@glyph I’m curious what you think of Apple’s recovery processes. They have recovery contact and legacy contact (provide access upon death). They both use two key shares (one with Apple, one with the chosen contact).
https://support.apple.com/guide/security/account-recovery-contact-security-secafa525057/web
https://support.apple.com/guide/security/legacy-contact-security-secebf027fb8/web
@glyph These were actually added last year in iOS 15, although without much fanfare. I think they were in preparation of E2EE iCloud. You have to enabled a recovery contact or recovery key (28 alphanumeric code) for Advanced Data Protection.
A flow chart would be really nice though. And I don’t think they have warnings for if you don’t enable ADP, although I haven’t made a new Apple ID in a long time so not sure.
As for your earlier SMS 2FA vs YubiKey lockout, I’m less familiar with but that could still be an issue. My understanding is if you have a logged in device, you’ll get notified of login attempts by a prompt on your trusted devices asking for approval which will supply the 6-digit 2FA code. If you don’t have a device, you can request a code via SMS instead. Not sure how this works if you enabled FIDO keys instead; the documentation just says you can be locked out if you lose all keys and trusted devices.
Someone on Reddit tested various scenarios if you’re interested: https://www.reddit.com/r/apple/comments/10mgr5l/security_keys_2fa_account_recovery_testing/
@glyph I think there is an issue around differentiating threat models.

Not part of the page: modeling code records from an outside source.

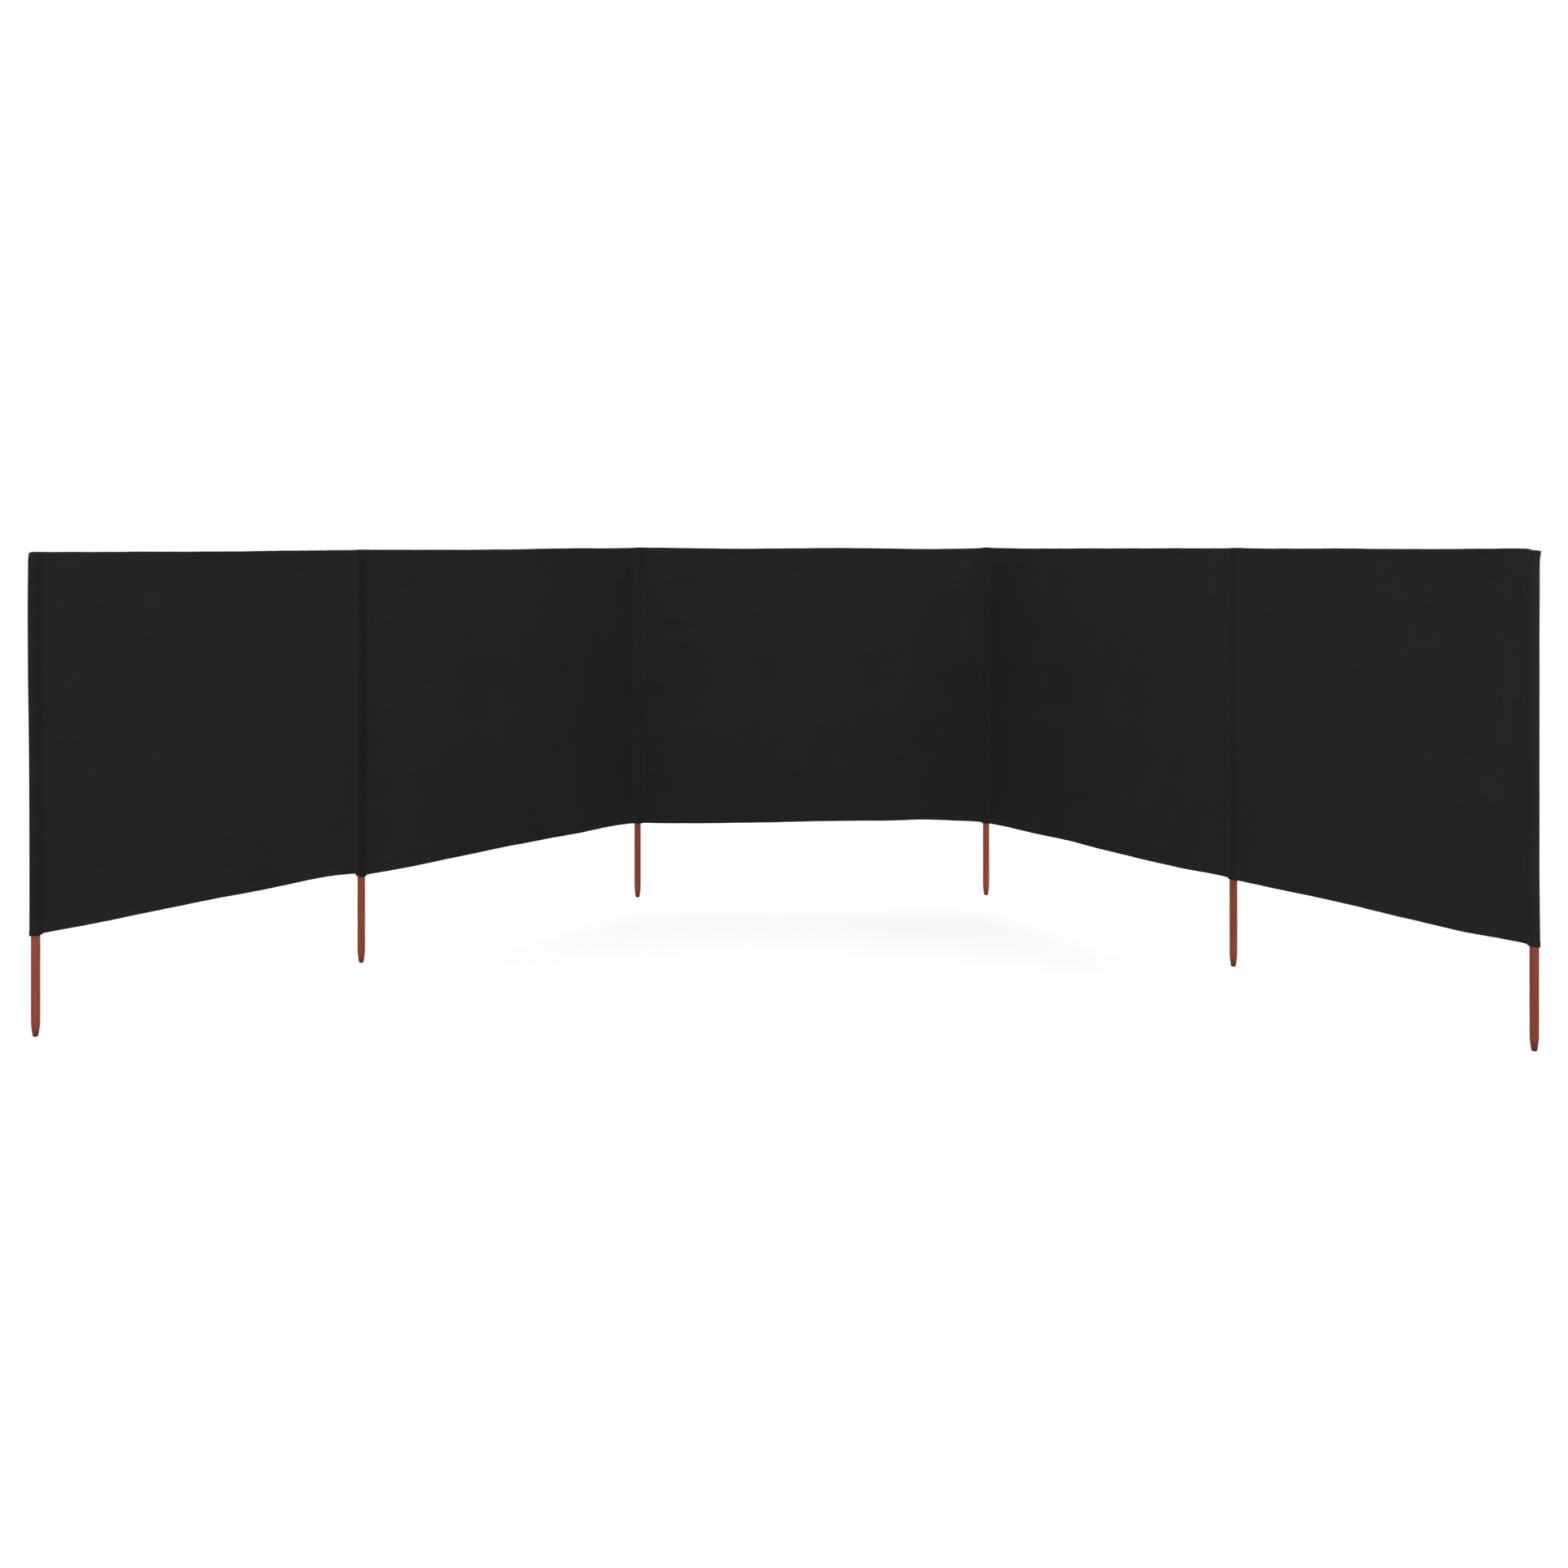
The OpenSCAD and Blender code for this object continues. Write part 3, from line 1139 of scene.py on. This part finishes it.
def make_stitching(bay):
    """All the thread that shows on a bay: its hems and the flanges of its two sleeves."""
    rows = []
    for side in (SHELTERED, WINDWARD):
        rows += [hem_stitches(bay, where, side) for where in ("top", "bottom")]
        for number, hand in ((bay.number, RIGHT), (bay.number + 1, LEFT)):
            rows += [seam_stitches(number, hand, side, from_seam) for from_seam in SEAM_ROWS]
    points, faces, weave = join_parts(rows)
    piece = new_piece(f"stitching_{bay.number}", points, faces, THREAD, weave)
    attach(piece, bay.body)
    return piece


def make_cuff_stitching(number):
    """The row round a sleeve's cuff."""
    level = (CUFF - CUFF_ROW, 0.0)
    rows = []
    for k, (path, _, q, _, turn) in enumerate(sleeve_walls(number, level)):
        normal = plan_normals(path, turn)
        line = lifted(POLE_AT[number] + path + normal * CLOTH_T, level_height(number, q, level))
        rows.append(stitch_row(line[2:-2], lifted(normal, 0)[2:-2], 53 * number + k))
    points, faces, weave = join_parts(rows)
    piece = new_piece(f"cuff_stitching_{number}", points, faces, THREAD, weave)
    follow_sleeve(piece, number)
    return piece


# ---- studio

# Where the photograph was taken from, level, and its turn to the left in degrees
CAMERA_AT = (0.3065, -6.2561, 1.2406)
CAMERA_TURN = -1.794
# Its sensor and lens in mm, and the lens's shift down as a share of the picture
SENSOR = 36
LENS = 41.79503
LENS_SHIFT = -0.158592

FLOOR_SIZE = 80.0
# Just below the tips
FLOOR_Z = -0.0004
FLOOR_TONE = 0.55
# What the floor adds to its own colour where it is seen, so that it shows white
FLOOR_GLOW = 0.50
# Distances from the middle of the floor between which it turns plain white
FLOOR_NEAR, FLOOR_FAR = 3.6, 7.5
WORLD_LIGHT = 0.94
# Lamps: (place from the object's middle in plan and from the floor, size, power in watts)
LAMPS = {
    "key": ((-5.2, -4.6, 4.5), 3.5, 135),
    "fill": ((4.6, -4.6, 4.0), 3.5, 95),
    "front": ((0.5, -7.0, 4.5), 3.5, 110),
    "back": ((1.0, 6.5, 5.0), 4.0, 120),
}
CENTRE = (CAD_LOW + CAD_HIGH) / 2


def make_camera():
    """The photographer's camera."""
    data = bpy.data.cameras.new("camera")
    data.sensor_width = SENSOR
    data.lens = LENS
    data.shift_y = LENS_SHIFT
    camera = add_object("camera", data)
    camera.location = CAMERA_AT
    camera.rotation_euler = (math.pi / 2, 0, math.radians(CAMERA_TURN))
    bpy.context.scene.camera = camera


def seen_directly(n):
    """1 for what the camera, gloss and glass see, and 0 for what lights the object."""
    rays = n.add("ShaderNodeLightPath").outputs
    seen = n.calculate("MAXIMUM", rays["Is Camera Ray"], rays["Is Glossy Ray"])
    return n.calculate("MAXIMUM", seen, rays["Is Transmission Ray"])


def floor_material():
    """Pale and matt, white where it is seen, and plain white far out."""
    n = Nodes(bpy.data.materials.new("floor"))
    n.tree.nodes.clear()
    seen = seen_directly(n)
    matt = n.add("ShaderNodeBsdfDiffuse", Color=grey(FLOOR_TONE)).outputs[0]
    glow = n.add("ShaderNodeEmission", Strength=n.times(seen, FLOOR_GLOW)).outputs[0]
    near = n.add("ShaderNodeAddShader", i0=matt, i1=glow).outputs[0]
    white = n.add("ShaderNodeEmission").outputs[0]
    place = n.add("ShaderNodeTexCoord").outputs["Object"]
    away = n.add("ShaderNodeVectorMath", {"operation": "LENGTH"}, i0=place).outputs["Value"]
    far = n.span(away, FLOOR_NEAR, FLOOR_FAR)
    far.node.interpolation_type = "SMOOTHSTEP"
    mixed = n.add("ShaderNodeMixShader", i0=n.times(seen, far), i1=near, i2=white).outputs[0]
    n.add("ShaderNodeOutputMaterial", Surface=mixed)
    return n.owner


def make_floor():
    """A pale floor that shows white, and keeps the object's soft shadow."""
    half = FLOOR_SIZE / 2
    mesh = bpy.data.meshes.new("floor")
    corners = [(-half, -half, 0), (half, -half, 0), (half, half, 0), (-half, half, 0)]
    mesh.from_pydata(corners, [], [(0, 1, 2, 3)])
    mesh.materials.append(floor_material())
    floor = add_object("floor", mesh)
    floor.location = (CENTRE.x, CENTRE.y, FLOOR_Z)


def make_world():
    """Even studio light from all round, in front of a white background."""
    n = Nodes(bpy.data.worlds.new("studio"))
    n.tree.nodes.clear()
    lit = n.add("ShaderNodeBackground", Color=grey(1.0), Strength=WORLD_LIGHT).outputs[0]
    white = n.add("ShaderNodeBackground", Color=grey(1.0)).outputs[0]
    mixed = n.add("ShaderNodeMixShader", i0=seen_directly(n), i1=lit, i2=white).outputs[0]
    n.add("ShaderNodeOutputWorld", Surface=mixed)
    bpy.context.scene.world = n.owner


def make_lamp(name, offset, size, power):
    """A soft square lamp that faces the middle of the object and isn't seen itself."""
    data = bpy.data.lights.new(name, "AREA")
    data.shape = "SQUARE"
    data.size = size
    data.energy = power
    lamp = add_object(name, data)
    lamp.location = Vector((CENTRE.x, CENTRE.y, 0)) + Vector(offset)
    lamp.rotation_euler = (CENTRE - lamp.location).to_track_quat("-Z", "Y").to_euler()
    lamp.visible_camera = False


def make_studio():
    """Camera, floor, background and lamps."""
    make_camera()
    make_world()
    make_floor()
    for name, (offset, size, power) in LAMPS.items():
        make_lamp(name, offset, size, power)
    bpy.context.scene.view_settings.view_transform = "Standard"


# ---- the whole object

def sleeve_width(number):
    """Flat width of the cloth of a sleeve, with its turned-under edges."""
    middle_level = (0.0, 0.5)
    shells = sleeve_walls(number, middle_level)
    turned_under = 2 * FLANGE * len(shells)
    return sum(float(np.abs(np.diff(shell[0])).sum()) for shell in shells) + turned_under


def build():
    """Makes every piece, and ties most of them to the body that they move with."""
    make_studio()
    poles = {n: make_pole(n) for n in POLE_NUMBERS}
    panels = {n: make_panel(BAYS[n]) for n in BAY_NUMBERS}
    hems = {n: [make_hem(BAYS[n], where) for where in ("top", "bottom")] for n in BAY_NUMBERS}
    sleeves = {n: make_sleeve(n) for n in POLE_NUMBERS}
    stitching = {n: make_stitching(BAYS[n]) for n in BAY_NUMBERS}
    cuffs = {n: make_cuff_stitching(n) for n in POLE_NUMBERS}
    for n in POLE_NUMBERS:
        sleeve_width(n)


build()
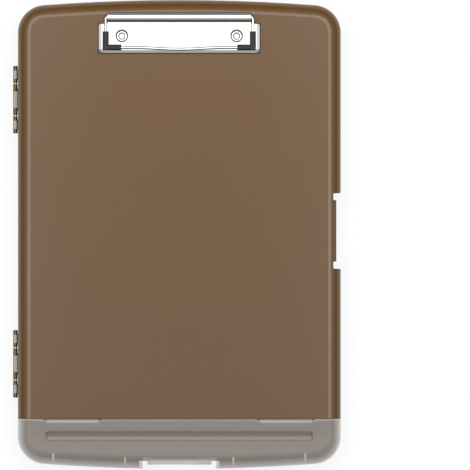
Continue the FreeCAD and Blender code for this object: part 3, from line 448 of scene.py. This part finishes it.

My great grandma has a low odds of a concentrated attack and fewer online accounts with less info, by two orders of magnitude than most people. SMS 1/2fa is probably most secure thing she can do, most effective, and appropriate for her circumstances.
So much of infosec, (1) focuses only on worst case scenarios and the highest threat models, (2) desires perfection, and (3) have access to systems that will be targeted.
@glyph yubikeys make sense for them, not for most people (usability matters!)
Re perfection: this is an engineering thing (guilty as charged), you want the things you create or are vested in to be flawless.
@glyph Sure. I've seen that too.
I just think the threat modeling is part of the gap. You can put in a middle ground between grandma and infosec.